The previous equation can determine the number of packets lost globally in the monitored network, exploiting only the data provided by the counters in the input and output nodes.
In addition, it is also possible to leverage the data provided by the other counters in the network to converge on the smallest identifiable subnetworks where the losses occur. These subnetworks are named "clusters".
A cluster graph is a subnetwork of the entire monitoring network graph that still satisfies the packet loss equation (introduced in the previous section), where PL in this case is the number of packets lost in the cluster. As for the entire monitoring network graph, the cluster is defined on a per-flow basis.
For this reason, a cluster should contain all the arcs emanating from its input nodes and all the arcs terminating at its output nodes. This ensures that we can count all the packets (and only those) exiting an input node again at the output node, whatever path they follow.
In a completely monitored unidirectional network (a network where every network interface is monitored), each network device corresponds to a cluster, and each physical link corresponds to two clusters (one for each device).
Clusters can have different sizes depending on the flow-filtering criteria adopted.
Moreover, sometimes clusters can be optionally simplified. For example, when two monitored interfaces are divided by a single router (one is the input interface, the other is the output interface, and the router has only these two interfaces), instead of counting exactly twice, upon entering and leaving, it is possible to consider a single measurement point. In this case, we do not care about the internal packet loss of the router.
It is worth highlighting that it might also be convenient to define clusters based on the topological information so that they are applicable to all the possible flows in the monitored network.
A simple algorithm can be applied in order to split our monitoring network into clusters. This can be done for each direction separately. The clusters partition is based on the monitoring network graph, which can be valid for a specific flow or can also be general and valid for the entire network topology.

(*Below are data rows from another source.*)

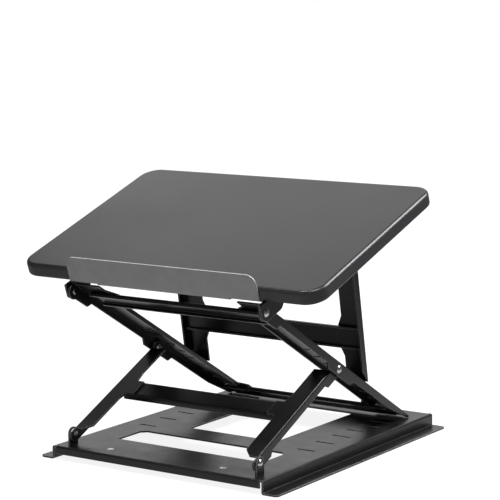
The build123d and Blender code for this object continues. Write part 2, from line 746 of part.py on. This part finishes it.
save_pair(build_prop_bracket(), "prop_bracket")
save(tray_screws(BOARD_BOTTOM - SHEET, PROP_SCREWS), "prop_bracket_screws")
save_pair(build_prop_leg(), "prop_leg")
save(build_prop_crossbar(), "prop_crossbar")
save(rivet_pair(PROP_PIVOT, PROP_FACE_X - SHEET, ARM_FACE_X), "prop_hinge_rivets")
save(washer_pair(PROP_PIVOT, PROP_FACE_X, LAYER_GAP), "prop_hinge_washers")
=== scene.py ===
"""Looks for the folding steel laptop riser: materials, small hardware, studio light and camera."""
import json
import math

import bmesh
import bpy
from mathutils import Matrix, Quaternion, Vector


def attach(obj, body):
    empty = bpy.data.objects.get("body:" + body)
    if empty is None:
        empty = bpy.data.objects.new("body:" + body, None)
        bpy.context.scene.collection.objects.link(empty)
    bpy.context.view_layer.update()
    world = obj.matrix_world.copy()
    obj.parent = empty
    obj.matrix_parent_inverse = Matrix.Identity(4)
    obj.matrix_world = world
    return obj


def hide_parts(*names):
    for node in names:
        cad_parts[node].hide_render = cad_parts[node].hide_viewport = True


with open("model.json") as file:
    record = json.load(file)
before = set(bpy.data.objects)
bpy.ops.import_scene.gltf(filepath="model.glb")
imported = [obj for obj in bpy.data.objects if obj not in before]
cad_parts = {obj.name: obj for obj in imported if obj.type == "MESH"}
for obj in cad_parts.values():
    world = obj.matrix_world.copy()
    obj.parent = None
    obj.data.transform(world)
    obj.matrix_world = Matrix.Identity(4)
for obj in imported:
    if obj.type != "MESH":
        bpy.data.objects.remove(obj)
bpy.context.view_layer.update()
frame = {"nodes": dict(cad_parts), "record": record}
NODES = frame["nodes"]

MM = 0.001
WHITE = (1.0, 1.0, 1.0, 1.0)

# Camera: the point it aims at, and how far round, up and back it stands. Azimuth 0 is in front of
# the object and 90 on its right, here and for the lights.
AIM = Vector((-0.0006, 0.0062, 0.2185))
CAMERA_AZIMUTH = 34.044
CAMERA_ELEVATION = 8.351
CAMERA_ROLL = -0.332
CAMERA_DISTANCE = 2.193
CAMERA_REACH = 50.0
LENS = 141.575
SENSOR = 36.0

# Soft lights that face the object: name, azimuth, elevation, distance, width and power.
LIGHT_AIM = Vector((0, 0, 0.15))
SOFTBOXES = (
    ("overhead", -60, 72, 1.9, 0.35, 20),
    ("rear_left", -146, 30, 2.6, 1.8, 12),
    ("front_left", -20, 30, 2.4, 0.8, 5),
    ("upper_right", 138, 50, 2.2, 1.10, 85),
    ("upper_front_right", 46, 64, 2.2, 0.70, 48),
)

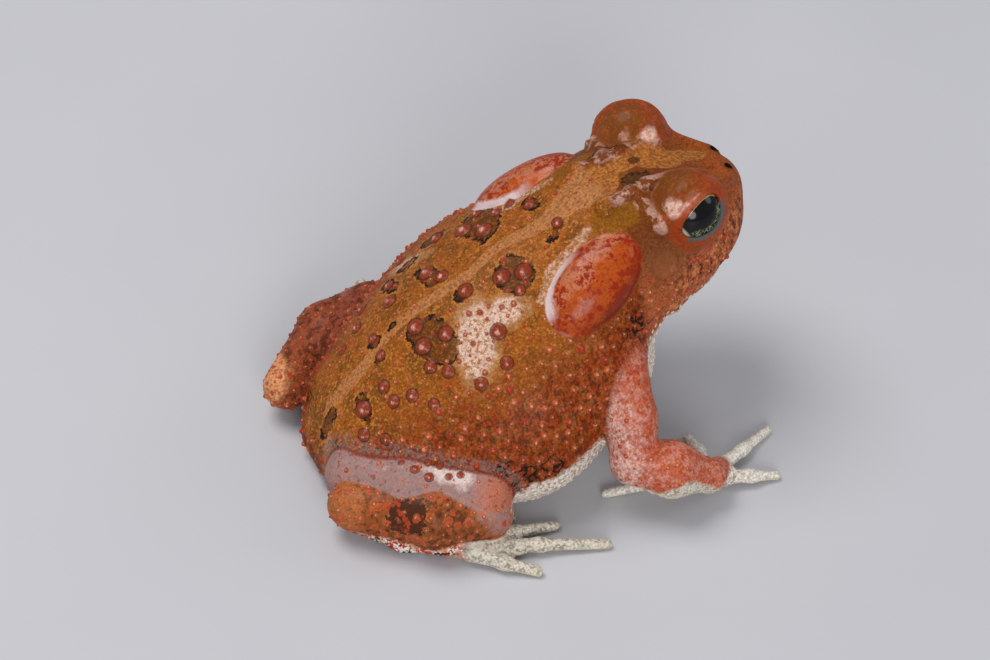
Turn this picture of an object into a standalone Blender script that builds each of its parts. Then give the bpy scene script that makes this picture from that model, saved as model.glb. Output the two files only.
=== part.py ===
"""A southern toad at life size, sitting on the floor with its legs folded.

The animal looks along +X, its left side is +Y, and the floor it sits on is z = 0.
The origin is the middle of the belly's flat underside. Sizes below are in millimetres
and METRE turns them into Blender's metres where a mesh is finished.

Every sub-part is a form: a function that gives the distance from any point to the
skin, negative inside. A rough cage of balls is voxel-remeshed and its points are
moved on to the form, which blends the muscles into each other as flesh does.
"""

import math
import random

import bmesh
import bpy
import numpy as np
from mathutils import Matrix, Vector

METRE = 0.001

# Room kept between two sub-parts that meet.
GAP = 0.3
# How far a cutter stands out from the neighbour that it copies.
CUT_OUT = 0.34
# Height of the floor, where the belly, hands and feet have their flats.
FLOOR = 0.0

# Trunk: stations from the vent to the throat, each with
# (x, height of the back, height of the widest place, half width, height of the belly).
TRUNK_STATIONS = (
    (-26.4, 5.0, 3.2, 4.0, 1.2),
    (-24.6, 9.2, 4.2, 8.2, 0.5),
    (-20.0, 14.6, 5.6, 12.8, -0.6),
    (-14.0, 20.4, 6.4, 16.8, -1.2),
    (-8.0, 24.0, 7.4, 20.0, -1.4),
    (-2.0, 27.0, 8.4, 21.2, -1.4),
    (4.0, 29.3, 10.5, 19.6, -0.8),
    (9.0, 30.8, 14.0, 17.0, 1.6),
    (13.5, 31.4, 17.5, 13.6, 6.0),
    (18.0, 31.0, 23.5, 9.5, 17.0),
)
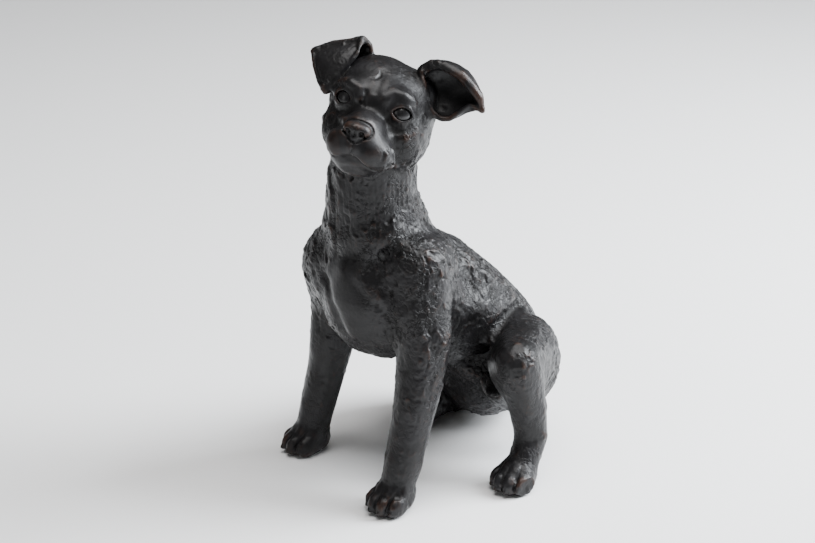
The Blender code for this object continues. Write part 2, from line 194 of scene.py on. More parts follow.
def crease(clay, points, radius, k=0.8, snap=True, taper=True):
    """A crisp groove."""
    points = np.atleast_2d(np.asarray(points, float))
    if snap:
        points = np.array([clay.snap(p) for p in points])
    ends = 0.35 if taper else 1.0
    steps = np.linspace(0, 1, len(points))
    radii = radius * (ends + (1 - ends) * np.clip(np.sin(steps * math.pi) * 1.6, 0, 1))
    part, p = clay.around(points, radius + 3 * k + 2)
    d = polyline_distance(p, points, list(radii))
    clay.f[part] = smooth_max(clay.f[part], -d, k)


def bead(clay, points, radii, k=1.5):
    """A roll of clay laid along a chain of points."""
    points = np.atleast_2d(np.asarray(points, float))
    if np.isscalar(radii):
        radii = [radii] * len(points)
    part, p = clay.around(points, max(radii) + 3 * k + 2)
    clay.f[part] = smooth_min(clay.f[part], polyline_distance(p, points, radii), k)


def egg_distance(p, centre, radii, axes):
    q = (p - np.asarray(centre, np.float32)) @ np.asarray(axes, np.float32)
    r = np.asarray(radii, np.float32)
    k0 = np.linalg.norm(q / r, axis=-1)
    k1 = np.linalg.norm(q / (r * r), axis=-1)
    return k0 * (k0 - 1) / np.maximum(k1, 1e-6)


def egg(clay, centre, radii, k=3.0, axes=None, dig=False):
    """Adds an ellipsoid of clay, or scoops one out."""
    axes = np.eye(3) if axes is None else axes
    centre = np.asarray(centre, float)
    part, p = clay.window(centre - max(radii) - 3 * k, centre + max(radii) + 3 * k)
    d = egg_distance(p, centre, radii, axes)
    if dig:
        clay.f[part] = smooth_max(clay.f[part], -d, k)
    else:
        clay.f[part] = smooth_min(clay.f[part], d, k)


def blurred(f, sigma):
    """Gaussian blur, with sigma in lattice steps."""
    reach = int(math.ceil(2.5 * sigma))
    weights = np.exp(-0.5 * (np.arange(-reach, reach + 1) / sigma) ** 2)
    weights = (weights / weights.sum()).astype(np.float32)
    for axis in range(3):
        f = np.moveaxis(f, axis, 0)
        padded = np.concatenate([f[:1]] * reach + [f] + [f[-1:]] * reach)
        out = np.zeros_like(f)
        for i, w in enumerate(weights):
            out += w * padded[i : i + len(f)]
        f = np.moveaxis(out, 0, axis)
    return f


def solid_field(points, corners):
    """The filled volume of some closed surfaces as a lattice of distances."""
    coarse = vdb.createLinearTransform(voxelSize=COARSE_CELL)
    grid = vdb.FloatGrid.createLevelSetFromPolygons(
        points.astype(np.float32), triangles=corners.astype(np.uint32), transform=coarse, halfWidth=3
    )
    points, quads = grid.convertToQuads(isovalue=SEAL)
    fine = vdb.createLinearTransform(voxelSize=CELL)
    grid = vdb.FloatGrid.createLevelSetFromPolygons(points, quads=quads, transform=fine, halfWidth=9)
    clay = Clay(LOW, HIGH)
    out = np.zeros(clay.shape, np.float32)
    grid.copyToArray(out, ijk=tuple(int(i) for i in clay.first))
    return out + SEAL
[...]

It is a two-step algorithm:
-
Group the links where there is the same starting node;
-
Join the grouped links with at least one ending node in common.
Considering that the links are unidirectional, the first step implies listing all the links as connections between two nodes and grouping the different links if they have the same starting node. Note that it is possible to start from any link, and the procedure will work. Following this classification, the second step implies eventually joining the groups classified in the first step by looking at the ending nodes. If different groups have at least one common ending node, they are put together and belong to the same set. After the application of the two steps of the algorithm, each one of the composed sets of links, together with the endpoint nodes, constitutes a cluster.
In our monitoring network graph example, it is possible to identify the clusters partition by applying this two-step algorithm.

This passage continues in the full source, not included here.